Sept jours et 11000 signatures plus tard, alors : est-ce que le jeu en vaut la chandelle ? A priori, oui. «Les retours de la pétition me redonnent un peu de courage et la vente du site n'est plus une priorité» , nous dit Xavier Coulange. «Toutes les initiatives me réconfortent et me donnent un peu plus de poids pour les négociations avec la Sacem...» Un rendez-vous a été fixé début avril. Il compte négocier : «le but de l'entretien avec la Sacem sera de trouver un accord qui me permette de les payer sur des recettes que le site fera effectivement. Pas sur celles qu'il ne fait pas. Si un jour la redevance s'élève à 21000 €, tant mieux pour eux et tant mieux pour Coucoucircus.

Mais avant d'en arriver là, il faudra mettre en place de nombreux développements autour du site, et il est évident qu'ils ne se feront pas en claquant des doigts.
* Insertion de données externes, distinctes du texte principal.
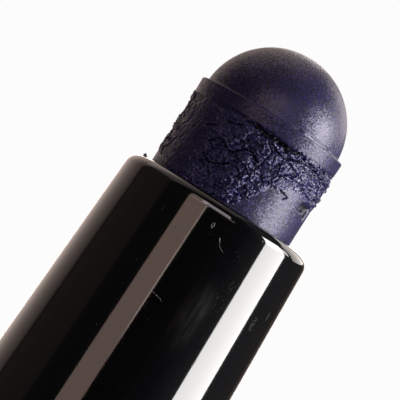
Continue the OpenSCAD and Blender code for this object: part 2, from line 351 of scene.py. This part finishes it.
pearl = {
    "colours": ("0a0913", "0f0d1f", "19173e"),     # from flake to flake
    # the crack colour is a painted shade, laid near black in the hollows of the torn skin
    "tornSheenColour": "13163a", "crackShadeColour": "040407", "sheen": "ede8ff", "ior": 1.34,
    "smoothRough": 0.38, "tornRough": 0.1, "crackRough": 0.15,
    "flakeMm": 0.05, "flakeTilt": (0.23, 0.1),     # tilt on smooth skin and on torn skin
    "tornSheenShare": 0.6,                               # how far torn skin is painted bluer, a painted sheen in place of its blue-violet reflections
    "facetMm": 0.09, "facetTilt": 0.72, "crumpleMm": 0.15, "crumpleDeepMm": 0.075,
}


def castPearlCream():
    # wax and oil cream full of fine mica, cast in a polished mould: nearly black violet under a satin
    # lavender sheen with a fine grain; where the skin is torn it is wetter and glints
    k = pearl
    mat, tree = newMaterial("cast pearl cream")
    obj = addNode(tree, "ShaderNodeTexCoord").outputs["Object"]
    torn = addNode(tree, "ShaderNodeAttribute", {"attribute_name": "torn"}).outputs["Fac"]
    crack = addNode(tree, "ShaderNodeAttribute", {"attribute_name": "crack"}).outputs["Fac"]
    # mica flakes are a few hundredths of a millimetre across, and these are coarse ones, so that they show
    flakes = addNode(tree, "ShaderNodeTexVoronoi", {"Scale": 1 / (k["flakeMm"] * mm)}, {"Vector": obj})
    tilt = addNode(tree, "ShaderNodeVectorMath", {"operation": "SUBTRACT", 1: (0.5, 0.5, 0.5)},
                   {0: flakes.outputs["Color"]})
    strength = addNode(tree, "ShaderNodeMapRange", {"To Min": k["flakeTilt"][0], "To Max": k["flakeTilt"][1]},
                       {"Value": torn})
    tilt = addNode(tree, "ShaderNodeVectorMath", {"operation": "SCALE"},
                   {0: tilt.outputs[0], "Scale": strength.outputs[0]})
    # torn wax breaks in small flat facets, and each glints on its own
    facets = addNode(tree, "ShaderNodeTexVoronoi", {"Scale": 1 / (k["facetMm"] * mm)}, {"Vector": obj})
    lean = addNode(tree, "ShaderNodeVectorMath", {"operation": "SUBTRACT", 1: (0.5, 0.5, 0.5)},
                   {0: facets.outputs["Color"]})
    turn = addNode(tree, "ShaderNodeMath", {"operation": "MULTIPLY", 1: k["facetTilt"]}, {0: torn})
    lean = addNode(tree, "ShaderNodeVectorMath", {"operation": "SCALE"},
                   {0: lean.outputs[0], "Scale": turn.outputs[0]})
    tilt = addNode(tree, "ShaderNodeVectorMath", {"operation": "ADD"},
                   {0: tilt.outputs[0], 1: lean.outputs[0]})
    face = addNode(tree, "ShaderNodeNewGeometry").outputs["Normal"]
    face = addNode(tree, "ShaderNodeVectorMath", {"operation": "ADD"}, {0: face, 1: tilt.outputs[0]})
    face = addNode(tree, "ShaderNodeVectorMath", {"operation": "NORMALIZE"}, {0: face.outputs[0]})
    crumple = addNode(tree, "ShaderNodeTexNoise",
                      {"Scale": 1 / (k["crumpleMm"] * mm), "Detail": 1.0, "Distortion": 1.5}, {"Vector": obj})
    depth = addNode(tree, "ShaderNodeMapRange", {"To Min": 0.0, "To Max": k["crumpleDeepMm"] * mm},
                    {"Value": torn})
    bump = addNode(tree, "ShaderNodeBump", {"Strength": 1.0},
                   {"Height": crumple.outputs["Fac"], "Distance": depth.outputs[0],
                    "Normal": face.outputs[0]})
    glint = addNode(tree, "ShaderNodeSeparateColor", links={0: flakes.outputs["Color"]})
    tint = addNode(tree, "ShaderNodeValToRGB", links={0: glint.outputs[2]})
    setRamp(tint, [(place, linear(colour)) for place, colour in zip((0.0, 0.5, 1.0), k["colours"])])
    # torn skin is painted bluer and a little lighter: a painted sheen, standing in for the blue-violet
    # reflections of the wet wax
    share = addNode(tree, "ShaderNodeMath", {"operation": "MULTIPLY", 1: k["tornSheenShare"]}, {0: torn})
    tint = addNode(tree, "ShaderNodeMix", {"data_type": "RGBA", 7: linear(k["tornSheenColour"])},
                   {0: share.outputs[0], 6: tint.outputs[0]})
    # the cracks and hollows are painted near black, a painted shade where the skin sinks, and made rougher,
    # as dry
    tint = addNode(tree, "ShaderNodeMix", {"data_type": "RGBA", 7: linear(k["crackShadeColour"])},
                   {0: crack, 6: tint.outputs[2]})
    rough = addNode(tree, "ShaderNodeMapRange", {"To Min": k["smoothRough"], "To Max": k["tornRough"]},
                    {"Value": torn})
    rough = addNode(tree, "ShaderNodeMath", {"operation": "MULTIPLY_ADD", 1: k["crackRough"]},
                    {0: crack, 2: rough.outputs[0]})
    shader = addNode(tree, "ShaderNodeBsdfPrincipled",
                     {"Metallic": 0.0, "IOR": k["ior"], "Specular Tint": linear(k["sheen"])},
                     {"Base Color": tint.outputs[2], "Roughness": rough.outputs[0],
                      "Normal": bump.outputs[0]})
    addNode(tree, "ShaderNodeOutputMaterial", links={"Surface": shader.outputs[0]})
    return mat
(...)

Il faut absolument que la Sacem accepte de parier sur Coucoucircus.»

De nombreux signataires de la pétition se disent choqués de voir ce site quasi-philanthropique menacé par de vulgaires réclamations financières. Ainsi Benoît, qui troque le débat sur la rémunération de la musique en ligne contre l'argument idéaliste de l'intérêt général : «Ce site est une vraie fenêtre sur notre enfance. Le supprimer serait un premier pas vers l'oubli.»